Время, предшествовавшее Международному математическому конгрессу в Мадриде, отмеченное публикацией статьи Цао и Чжу, а также необычно пристальным вниманием СМИ [к математике и математикам], оказалось довольно нервозным. Тем не менее конгресс все расставил по своим местам, и доказательства плагиата, появившиеся осенью 2006 года, лишили вопрос об авторстве всякого смысла. Приближалась публикация книги Моргана и Тяня о доказательстве. Институт Клэя теперь мог начать отсчет двухлетнего периода проверки, предусмотренного правилами присуждения "Премии тысячелетия". Потом следовало назначить комитет, который сможет подготовить рекомендации к осени 2009 года. Исключая возможность выявления ошибки в доказательстве или другой непредвиденной и маловероятной проблемы, комитет мог дать рекомендацию: вручить "Премию тысячелетия" Григорию Перельману. Оставался только один вопрос: и что тогда?

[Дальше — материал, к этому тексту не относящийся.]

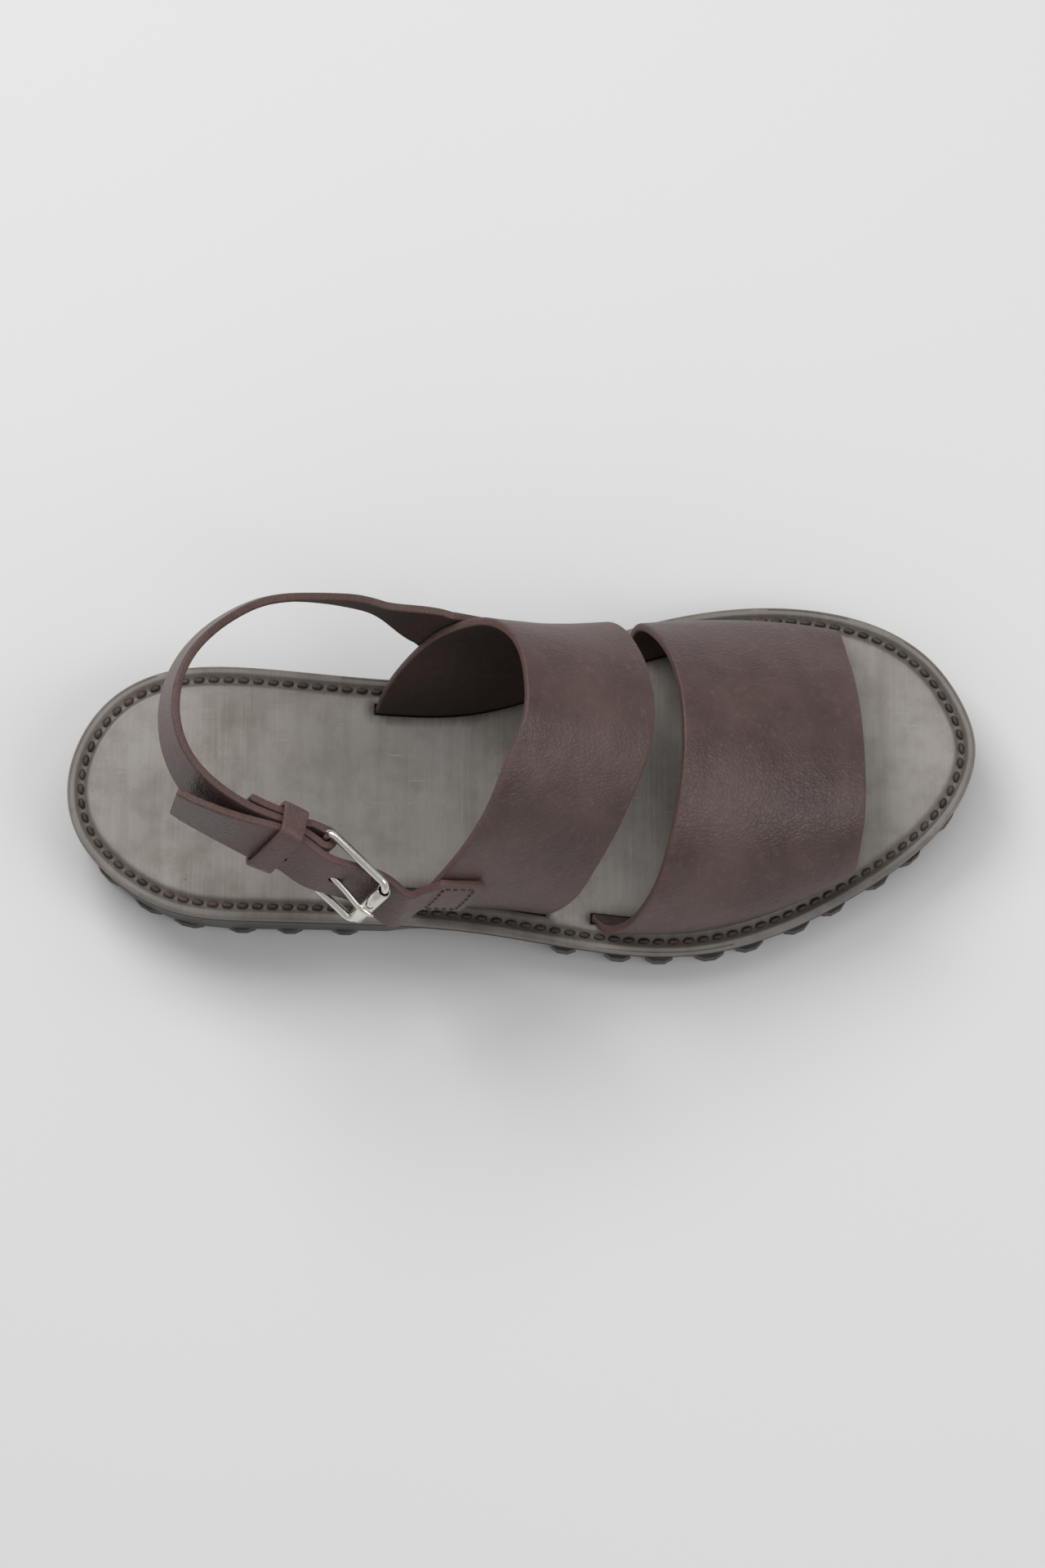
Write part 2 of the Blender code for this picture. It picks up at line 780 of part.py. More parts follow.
class Surface:
    """Points and normals on a strap's middle surface, by lengths along and across it."""

    def __init__(self, grid):
        self.grid = grid
        self.rows, self.lanes = grid.shape[:2]

    def at(self, over, across):
        """The point at a share of the way over and a share of the width; it may run past 0."""
        i = np.clip(over * (self.rows - 1), 0, self.rows - 2)
        j = across * (self.lanes - 1)
        i0 = int(i)
        j0 = int(np.clip(np.floor(j), 0, self.lanes - 2))
        a = i - i0
        b = j - j0
        g = self.grid
        low = g[i0, j0] * (1 - b) + g[i0, j0 + 1] * b
        high = g[i0 + 1, j0] * (1 - b) + g[i0 + 1, j0 + 1] * b
        return low * (1 - a) + high * a

    def slopes(self, over, across):
        """Change of place for a unit share over the strap and for one across it."""
        over_way = self.at(over + PROBE, across) - self.at(over - PROBE, across)
        across_way = self.at(over, across + PROBE) - self.at(over, across - PROBE)
        return over_way / (2 * PROBE), across_way / (2 * PROBE)

    def normal(self, over, across, outward):
        """The outward normal there."""
        found = unit(np.cross(*self.slopes(over, across)))
        return found if float(found @ outward) > 0 else -found


def sewn_rows(surface, seam, count):
    """Rows of a narrow strap lying on the instep strap, from its sewn end to the edge."""
    outward = np.array([0.0, seam["side"], SEAM_OUTWARD])
    over_way, across_way = surface.slopes(seam["over"], PROBE)
    normal = surface.normal(seam["over"], PROBE, outward)
    slant = radians(seam["slant"])
    inward = unit(across_way - normal * (across_way @ normal))
    upward = np.cross(inward, normal) * seam["side"]
    inward, upward = inward * cos(slant) - upward * sin(slant), upward * cos(slant) + inward * sin(slant)
    shares = np.linalg.pinv(np.array([over_way, across_way]).T)
    rows = []
    for back in np.linspace(SEWN_LENGTH, 0, count):
        row = []
        for lane in np.linspace(-0.5, 0.5, THIN_LANES + 1):
            over, across = shares @ (inward * back + upward * lane * HEEL_STRAP_WIDTH)
            over += seam["over"]
            lift = surface.normal(over, max(across, PROBE), outward) * LAYER_PITCH
            row.append(surface.at(over, across) + lift)
        rows.append(np.array(row))
    return rows


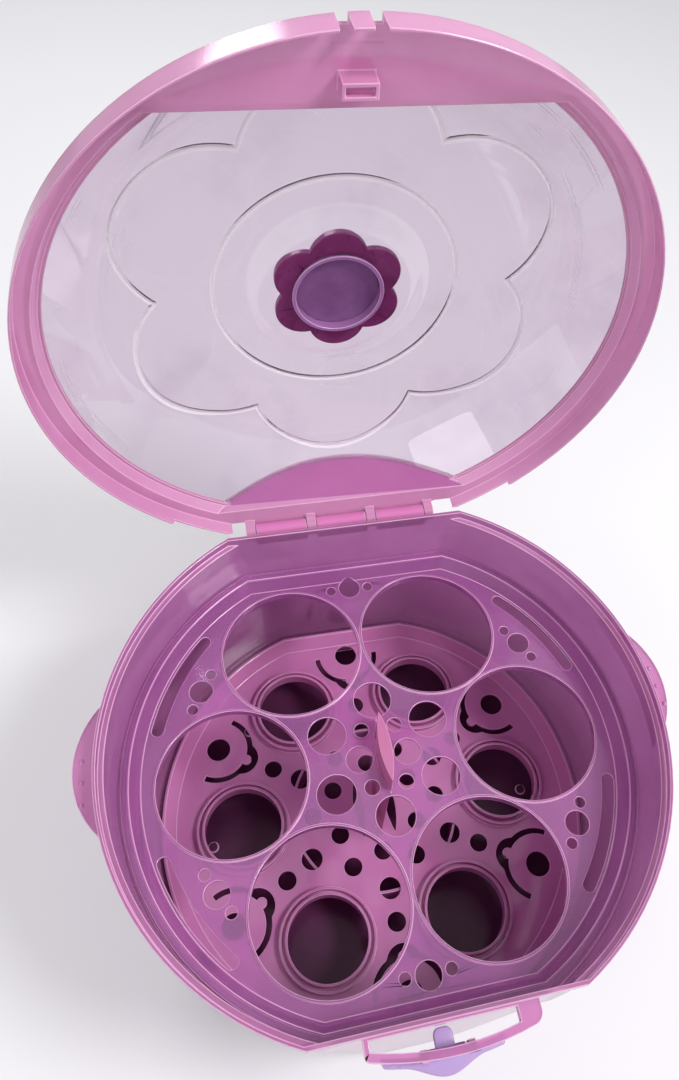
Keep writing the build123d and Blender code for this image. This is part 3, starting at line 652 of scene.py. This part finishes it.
def make_floor():
    bpy.ops.mesh.primitive_circle_add(
        vertices=96, radius=6.0, fill_type="NGON", location=(0, 0, -0.0004)
    )
    floor = bpy.context.object
    floor.name = "studio_floor"
    material, tree, surface = new_material("pale floor")
    surface.inputs["Base Color"].default_value = (0.64, 0.63, 0.65, 1)
    surface.inputs["Emission Color"].default_value = (0.97, 0.97, 1.0, 1)
    shine = ramp(tree, seen_rays(tree), 0.0, 1.0, 0.0, 0.22)
    feed(tree, surface.inputs["Emission Strength"], shine)
    surface.inputs["Roughness"].default_value = 0.9
    surface.inputs["Specular IOR Level"].default_value = 0.1
    floor.data.materials.append(material)


def make_world():
    """Even pale surroundings, which camera, glass and gloss see paler than their light is."""
    world = bpy.data.worlds.new("studio")
    bpy.context.scene.world = world
    world.use_nodes = True
    tree = world.node_tree
    background = tree.nodes["Background"]
    background.inputs["Color"].default_value = (0.97, 0.97, 1.0, 1)
    feed(tree, background.inputs["Strength"], ramp(tree, seen_rays(tree), 0.0, 1.0, 0.46, 0.82))


def make_lamp(name, place, aim, size, power):
    lamp = bpy.data.lights.new(name, "AREA")
    lamp.shape = "DISK"
    lamp.size = size
    lamp.energy = power
    holder = bpy.data.objects.new(name, lamp)
    bpy.context.scene.collection.objects.link(holder)
    holder.location = place
    holder.rotation_euler = (Vector(aim) - Vector(place)).to_track_quat("-Z", "Y").to_euler()


def make_camera():
    camera = bpy.data.cameras.new("photo_camera")
    camera.sensor_fit = "HORIZONTAL"
    camera.sensor_width = SENSOR_WIDTH
    camera.lens = CAMERA_FOCUS / PHOTO_WIDTH * SENSOR_WIDTH
    camera.shift_x, camera.shift_y = CAMERA_SHIFT
    camera.clip_start = 0.01
    holder = bpy.data.objects.new("photo_camera", camera)
    bpy.context.scene.collection.objects.link(holder)
    holder.location = CAMERA_PLACE
    holder.rotation_euler = [radians(angle) for angle in CAMERA_TURN]
    bpy.context.scene.camera = holder


make_floor()
make_world()
make_lamp("key", (0.75, -0.35, 1.25), (0, 0.05, 0.12), 0.45, 15.5)
make_lamp("fill", (-0.8, -0.6, 1.0), (0, 0.05, 0.12), 0.7, 3.0)
make_lamp("rear", (-0.3, 1.0, 1.0), (0, 0.1, 0.2), 0.5, 4.0)
make_camera()
bpy.context.scene.view_settings.view_transform = "Standard"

Если бы правило Перельмана насчет того, когда стоит брать призы и премии, а когда нет, оставалось постоянным, то он должен был взять миллион. Отказ от Европейской премии был вызван тем, что ее собирались вручить ему за работу, которую он сам не считал законченной. Этого нельзя было сказать о доказательстве гипотезы Пуанкаре: оно было полностью готово, и Перельман отлично знал, что это была его работа.